6 thoughts on “Black Static #36

  1. No Kill, No Pay – Jacob A. Boyd
    “The gray square on its white pelage.”
    Extrapolated from a Ligottian Corporate Horror fiction-claustrophobia (but not from Ligotti’s Anti-Natalism philosophy or his dark puppet-mannequin fiction), this Boyd story takes the Firm’s employee — along with such constricting business-grabbing nepotism and its tight circles of the boardroom cartel — into an open-country hunt for wolves as some test of his worth for promotion. It is very intriguingly done, as he grapples with his stomach ulcer and the self-made proverbs popping out in his mind, and as the plot reaches some sort of feral tontine … all with the underlay of a major horror genre trope that serves to accentuate the story’s undidactic moral. The language skilfully seems to bolster the wild hunt and its unfriendly terrain and the tough ironic emotions that emerge and the surprising choice he ends up making.
    Gives a whole new meaning to a Team Building weekend!

  2. Apports – Stephen Bacon
    “Ahead, his destination loomed like a beacon for the destitute.”
    I have long had a rapport with the fiction of Stephen Bacon – and here, I simply knew I would come away from this story tantalised – even while being creeped out by the stock urban seediness and then the suspenseful imminence of something, all of which was narratively workmanlike and enjoyable enough, but as (similar to Boyd’s story’s ‘feel’ for the gun) I begun to feel as if I could handle the gun here, too, regarding a boy’s story that I hear about. Later, I imagine the retribution about to be wrought following the boy’s story told through the potential gunman’s mind and the resulting dilemma or weakness does not end up just simply tantalising me but literally radiating out in untold directions of further tantalisation.
    And the story itself seemed to become, for me, a set of bound apports paging me…

  3. Day 12 – Tim Waggoner
    “It’s worth the pain to have something to smile about, even if only for a moment.”
    …like one of the proverbs in Boyd’s story… And here this Waggoner one is a startlingly and compellingly original story (to me, at least) of an aeroplane flight where the plane becomes a sort of Flying Dutchman ship, with symbiosis between it and the passengers, as it takes, in vague echo of the Boyd story, an explicit “feral” tontine for the protagonist passenger who tries sabotage, as the plane plans to attack a smaller plane, a “puddle-jumper” so-called, and again I am reminded of the Boyd story, with, in that story, the little plane that acts as a weathervane on a static pillar!
    Here the plane is the ‘gun’: now echoing Bacon’s protagonist’s dilemma or weakness, a gun *within* which the gunman and victims actually exist… themselves the bullets?
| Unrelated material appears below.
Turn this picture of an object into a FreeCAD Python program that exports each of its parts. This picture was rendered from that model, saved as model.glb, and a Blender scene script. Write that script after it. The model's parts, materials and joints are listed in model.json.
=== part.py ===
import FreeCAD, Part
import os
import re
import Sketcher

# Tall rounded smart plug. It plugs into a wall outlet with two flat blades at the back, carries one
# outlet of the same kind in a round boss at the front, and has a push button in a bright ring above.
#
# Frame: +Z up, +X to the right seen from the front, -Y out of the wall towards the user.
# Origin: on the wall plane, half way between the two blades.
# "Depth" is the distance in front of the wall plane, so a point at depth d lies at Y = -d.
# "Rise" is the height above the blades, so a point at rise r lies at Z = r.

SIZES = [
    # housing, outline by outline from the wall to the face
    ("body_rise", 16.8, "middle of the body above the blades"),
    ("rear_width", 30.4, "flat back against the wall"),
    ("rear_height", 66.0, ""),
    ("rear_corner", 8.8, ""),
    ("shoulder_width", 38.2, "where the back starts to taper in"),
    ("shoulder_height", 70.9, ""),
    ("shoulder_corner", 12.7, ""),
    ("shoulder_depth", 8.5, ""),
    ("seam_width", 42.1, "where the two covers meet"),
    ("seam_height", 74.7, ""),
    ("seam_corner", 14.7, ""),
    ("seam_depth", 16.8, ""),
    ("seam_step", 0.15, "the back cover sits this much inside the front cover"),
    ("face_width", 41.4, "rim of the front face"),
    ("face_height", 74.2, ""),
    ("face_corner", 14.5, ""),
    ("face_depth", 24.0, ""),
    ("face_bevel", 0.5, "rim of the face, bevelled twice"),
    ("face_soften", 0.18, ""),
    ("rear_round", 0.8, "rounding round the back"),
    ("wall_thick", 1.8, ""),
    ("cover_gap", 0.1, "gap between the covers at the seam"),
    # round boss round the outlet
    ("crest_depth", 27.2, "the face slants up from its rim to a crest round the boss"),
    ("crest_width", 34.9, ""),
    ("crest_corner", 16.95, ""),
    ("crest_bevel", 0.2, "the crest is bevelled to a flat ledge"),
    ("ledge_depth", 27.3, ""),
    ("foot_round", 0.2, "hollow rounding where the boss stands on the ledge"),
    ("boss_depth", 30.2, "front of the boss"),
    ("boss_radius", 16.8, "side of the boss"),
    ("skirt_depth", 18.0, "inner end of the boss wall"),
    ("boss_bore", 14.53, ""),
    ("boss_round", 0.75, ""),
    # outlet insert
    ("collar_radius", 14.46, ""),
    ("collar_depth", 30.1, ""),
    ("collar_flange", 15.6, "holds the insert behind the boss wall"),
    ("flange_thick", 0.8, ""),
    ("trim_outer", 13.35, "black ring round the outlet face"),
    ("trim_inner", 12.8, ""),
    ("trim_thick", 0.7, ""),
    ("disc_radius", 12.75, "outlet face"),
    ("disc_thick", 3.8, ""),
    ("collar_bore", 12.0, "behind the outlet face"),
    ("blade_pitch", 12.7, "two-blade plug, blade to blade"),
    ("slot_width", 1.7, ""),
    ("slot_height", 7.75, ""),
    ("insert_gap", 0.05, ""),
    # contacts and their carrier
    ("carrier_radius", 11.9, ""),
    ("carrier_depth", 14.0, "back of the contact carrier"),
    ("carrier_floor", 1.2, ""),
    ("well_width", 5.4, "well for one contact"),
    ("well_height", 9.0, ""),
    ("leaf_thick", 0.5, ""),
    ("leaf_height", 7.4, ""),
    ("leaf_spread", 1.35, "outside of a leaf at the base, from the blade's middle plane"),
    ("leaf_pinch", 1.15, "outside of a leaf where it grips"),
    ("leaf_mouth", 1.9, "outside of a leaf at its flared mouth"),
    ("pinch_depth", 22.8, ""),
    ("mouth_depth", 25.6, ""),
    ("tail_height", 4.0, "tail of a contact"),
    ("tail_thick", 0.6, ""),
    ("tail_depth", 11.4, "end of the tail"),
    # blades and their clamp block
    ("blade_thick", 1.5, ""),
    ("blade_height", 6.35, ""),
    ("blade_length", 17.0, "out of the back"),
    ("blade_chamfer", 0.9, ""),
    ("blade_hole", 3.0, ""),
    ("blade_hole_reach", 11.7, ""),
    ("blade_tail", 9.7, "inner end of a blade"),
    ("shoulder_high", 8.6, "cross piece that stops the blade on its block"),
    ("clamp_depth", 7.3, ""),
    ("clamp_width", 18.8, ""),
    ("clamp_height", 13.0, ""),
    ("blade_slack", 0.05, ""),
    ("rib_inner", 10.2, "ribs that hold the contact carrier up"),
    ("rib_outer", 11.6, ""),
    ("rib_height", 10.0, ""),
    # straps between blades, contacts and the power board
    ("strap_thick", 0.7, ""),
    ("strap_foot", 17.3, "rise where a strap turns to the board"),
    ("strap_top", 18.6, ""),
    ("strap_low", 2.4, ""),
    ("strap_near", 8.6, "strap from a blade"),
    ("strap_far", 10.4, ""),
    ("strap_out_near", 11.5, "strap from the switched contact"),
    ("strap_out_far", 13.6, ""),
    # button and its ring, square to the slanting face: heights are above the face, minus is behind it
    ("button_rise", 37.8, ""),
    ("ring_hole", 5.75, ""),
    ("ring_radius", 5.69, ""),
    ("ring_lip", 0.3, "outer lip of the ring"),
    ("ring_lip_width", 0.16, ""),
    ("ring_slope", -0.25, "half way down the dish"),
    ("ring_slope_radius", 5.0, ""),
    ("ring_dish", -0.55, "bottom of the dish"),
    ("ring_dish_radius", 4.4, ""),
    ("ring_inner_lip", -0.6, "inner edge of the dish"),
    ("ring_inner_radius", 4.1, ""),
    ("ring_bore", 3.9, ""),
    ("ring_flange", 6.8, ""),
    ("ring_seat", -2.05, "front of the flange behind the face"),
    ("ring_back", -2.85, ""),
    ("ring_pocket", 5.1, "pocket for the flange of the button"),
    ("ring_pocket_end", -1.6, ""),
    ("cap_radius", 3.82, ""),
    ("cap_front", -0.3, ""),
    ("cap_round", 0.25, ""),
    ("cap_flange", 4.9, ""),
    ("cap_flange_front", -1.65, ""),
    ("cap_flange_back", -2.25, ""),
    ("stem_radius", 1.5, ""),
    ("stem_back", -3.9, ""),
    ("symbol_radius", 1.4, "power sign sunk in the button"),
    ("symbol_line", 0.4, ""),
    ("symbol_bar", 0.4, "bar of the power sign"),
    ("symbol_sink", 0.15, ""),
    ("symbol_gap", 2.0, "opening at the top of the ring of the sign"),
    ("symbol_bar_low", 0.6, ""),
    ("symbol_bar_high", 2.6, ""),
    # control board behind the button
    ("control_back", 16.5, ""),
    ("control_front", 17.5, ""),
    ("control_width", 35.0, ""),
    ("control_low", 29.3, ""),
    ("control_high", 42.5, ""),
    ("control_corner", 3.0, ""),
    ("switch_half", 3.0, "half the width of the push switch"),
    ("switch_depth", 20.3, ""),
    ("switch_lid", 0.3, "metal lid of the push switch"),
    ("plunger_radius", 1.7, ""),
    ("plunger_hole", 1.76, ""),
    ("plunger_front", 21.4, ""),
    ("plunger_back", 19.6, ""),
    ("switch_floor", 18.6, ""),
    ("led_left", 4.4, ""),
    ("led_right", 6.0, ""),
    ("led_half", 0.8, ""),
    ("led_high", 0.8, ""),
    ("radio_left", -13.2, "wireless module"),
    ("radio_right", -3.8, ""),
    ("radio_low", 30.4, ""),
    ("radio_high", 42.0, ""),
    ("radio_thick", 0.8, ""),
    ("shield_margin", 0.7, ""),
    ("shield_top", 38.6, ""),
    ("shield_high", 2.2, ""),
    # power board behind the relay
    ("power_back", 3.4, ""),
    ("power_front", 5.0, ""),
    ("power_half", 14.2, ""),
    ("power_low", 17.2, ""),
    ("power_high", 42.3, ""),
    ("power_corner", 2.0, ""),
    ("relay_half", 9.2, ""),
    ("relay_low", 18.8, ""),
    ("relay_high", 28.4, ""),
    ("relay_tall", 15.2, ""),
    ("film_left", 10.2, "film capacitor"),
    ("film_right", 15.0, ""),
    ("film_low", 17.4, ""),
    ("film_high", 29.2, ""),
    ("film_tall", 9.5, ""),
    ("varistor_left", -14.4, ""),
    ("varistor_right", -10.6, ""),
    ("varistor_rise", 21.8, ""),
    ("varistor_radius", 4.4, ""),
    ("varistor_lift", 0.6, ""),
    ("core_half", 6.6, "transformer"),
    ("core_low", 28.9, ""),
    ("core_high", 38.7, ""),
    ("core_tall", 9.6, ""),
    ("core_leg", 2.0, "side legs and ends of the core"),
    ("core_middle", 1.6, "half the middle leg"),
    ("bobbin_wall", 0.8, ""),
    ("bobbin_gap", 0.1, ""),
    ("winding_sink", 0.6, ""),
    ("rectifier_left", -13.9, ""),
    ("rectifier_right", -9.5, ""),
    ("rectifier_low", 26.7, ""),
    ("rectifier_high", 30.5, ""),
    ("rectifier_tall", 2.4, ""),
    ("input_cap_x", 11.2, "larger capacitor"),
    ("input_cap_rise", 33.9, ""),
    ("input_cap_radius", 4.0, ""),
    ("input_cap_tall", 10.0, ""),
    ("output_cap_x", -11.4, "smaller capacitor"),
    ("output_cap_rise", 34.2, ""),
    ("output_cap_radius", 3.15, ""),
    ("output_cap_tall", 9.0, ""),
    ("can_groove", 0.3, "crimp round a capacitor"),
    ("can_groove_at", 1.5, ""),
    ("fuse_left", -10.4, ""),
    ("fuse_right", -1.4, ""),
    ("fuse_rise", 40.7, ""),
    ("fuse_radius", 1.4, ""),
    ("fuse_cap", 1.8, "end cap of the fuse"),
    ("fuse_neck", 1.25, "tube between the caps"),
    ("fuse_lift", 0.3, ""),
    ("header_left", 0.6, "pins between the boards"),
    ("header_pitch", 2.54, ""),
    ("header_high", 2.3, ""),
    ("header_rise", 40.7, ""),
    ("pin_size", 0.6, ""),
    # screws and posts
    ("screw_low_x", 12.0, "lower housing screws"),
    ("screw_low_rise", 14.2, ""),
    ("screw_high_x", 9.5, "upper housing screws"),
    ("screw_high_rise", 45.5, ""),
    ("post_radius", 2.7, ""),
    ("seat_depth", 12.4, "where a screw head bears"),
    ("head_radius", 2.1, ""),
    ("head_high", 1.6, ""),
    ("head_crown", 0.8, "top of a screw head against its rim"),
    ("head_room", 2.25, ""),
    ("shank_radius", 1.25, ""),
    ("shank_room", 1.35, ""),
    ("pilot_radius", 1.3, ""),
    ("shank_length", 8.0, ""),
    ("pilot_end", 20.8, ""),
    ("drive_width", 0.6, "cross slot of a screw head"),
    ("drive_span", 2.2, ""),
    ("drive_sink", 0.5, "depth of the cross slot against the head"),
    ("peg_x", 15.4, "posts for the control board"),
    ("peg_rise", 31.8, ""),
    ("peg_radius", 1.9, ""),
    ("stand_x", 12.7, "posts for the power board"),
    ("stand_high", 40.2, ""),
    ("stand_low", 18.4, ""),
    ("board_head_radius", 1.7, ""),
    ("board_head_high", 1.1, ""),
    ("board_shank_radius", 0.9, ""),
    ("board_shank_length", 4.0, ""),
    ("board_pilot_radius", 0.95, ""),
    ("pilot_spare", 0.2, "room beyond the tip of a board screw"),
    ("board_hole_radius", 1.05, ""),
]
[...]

That smiling moment?

  4. The Scent of Roses – Christopher Fowler
    “Our paths through life are set as rigidly as roads, but we alone have control of the vehicles in which our lives are run.”
    …which takes on an even more intriguing slant in the light of the previous story where the plane itself had plans. And indeed the Fowler story takes this set of fiction’s tantalisation to charming extremes, not so much a Chaos Theory or Butterfly Effect, but what I, and perhaps I only, shall ever think of as an Attar Attack, even if the story has itself set off concertina repercussions of its own, carrying its own potential perception of righteous or just murder as in the Bacon story as well as here in the Balkan one. Indeed, in Boyd’s fatal tontine, too.
    I said ‘charming’ above, and indeed the historical references (just before the Great War) and relationships over social gaps and the starting history of automobiles and the idle conversation of travellers on their own road of fickle or feckless Fate are indeed charmingly conveyed, thus accentuating, by contrast, the awful implications of what has happened in the past, the madness of individuals individually and en masse, and now what has just happened again.
    (Those who enjoy the many Ex Occidente Press books such as Secret Europe will also enjoy this story, and vice versa.)